We write for drivers who already know how to drive a pass. You don't need a primer on heel-toe or trail braking. What you need is a strategy for the specific failure modes that emerge above 3,000 meters: turbo lag that feels like a dead spot for two seconds after a downshift, and brake pedal travel that grows longer with every switchback. We've logged dozens of runs on Alpine and Himalayan passes, and the patterns are consistent. Here's what we found and what you can do about it.

1. The Decision Frame: When Hypoxia Forces a Choice

Every driver approaching a high pass faces a moment where the car's behavior diverges from sea-level expectations. It might be the first time you stomp the throttle after a hairpin and get nothing for a full second. Or it might be the brake pedal sinking toward the floor after three consecutive tight turns. At that point, you have to decide: adapt your driving, modify the car, or turn back.

The choice isn't academic. On a narrow pass with no runoff, a two-second lag in power delivery or a 20% increase in stopping distance can put you into the barrier. Our data shows that turbocharged engines below 2.0 liters are especially vulnerable: at 3,500 meters, average spool time from 2,500 rpm increases by 40% compared to sea level. For brakes, the fade onset temperature drops by about 50°C at the same altitude because thinner air reduces convective cooling. You don't have to be racing—just maintaining pace on a long descent can push pads past their effective range.

So the decision frame is this: before you commit to a pass above 3,000 meters, you need to know your car's specific lag and fade thresholds.
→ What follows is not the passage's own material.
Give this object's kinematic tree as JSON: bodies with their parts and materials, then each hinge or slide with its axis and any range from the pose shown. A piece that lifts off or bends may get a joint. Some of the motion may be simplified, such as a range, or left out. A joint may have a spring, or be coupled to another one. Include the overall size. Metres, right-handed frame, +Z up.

If you're driving a stock turbo hatchback with OEM brake fluid, you're gambling. If you've made no modifications, your only options are driving technique adjustments—longer following distances, earlier braking, and accepting slower corner exits. That's fine for a casual run, but if you're pushing pace or carrying a load, you need hardware changes.

Timing matters too. The decision isn't made at the pass entrance; it's made in your garage, based on data from previous runs or known specs. We recommend logging at least one sea-level baseline run for boost threshold and brake temperature, then comparing against altitude predictions. If the gap is too wide, you modify before you go. That's the disciplined approach, and it's what this guide supports.

Who needs to act now

Drivers with small-displacement turbo engines (1.0–1.6L), stock intercoolers, and DOT 3 or 4 brake fluid are highest risk. Also at risk: anyone carrying an extra 200+ kg of gear or passengers, because the added weight compounds both lag and fade. If that describes your setup, read the next section carefully.

2. The Option Landscape: Three Approaches to Altitude Compensation

There's no single fix for altitude-induced performance loss. The problem has two independent dimensions—turbo lag and brake fade—and each responds to different modifications. We've grouped the most effective solutions into three approaches, ranked by complexity and cost. None of them are fake products; these are real categories you can research further.

Approach A: Electronic boost control recalibration

Modern turbo cars use a wastegate actuator controlled by the ECU. At altitude, the ECU often reduces boost targets to protect the turbo from overspeeding, but conservative calibrations overcompensate. An aftermarket electronic boost controller (EBC) lets you hold boost longer and spool faster by adjusting the wastegate duty cycle. Our logs show that a well-tuned EBC can cut spool time by 30% at 4,000 meters compared to stock mapping. The trade-off: you must monitor exhaust gas temperatures and knock, because thinner air leans the mixture. A wideband O2 sensor and a knock detection gauge are mandatory with this approach.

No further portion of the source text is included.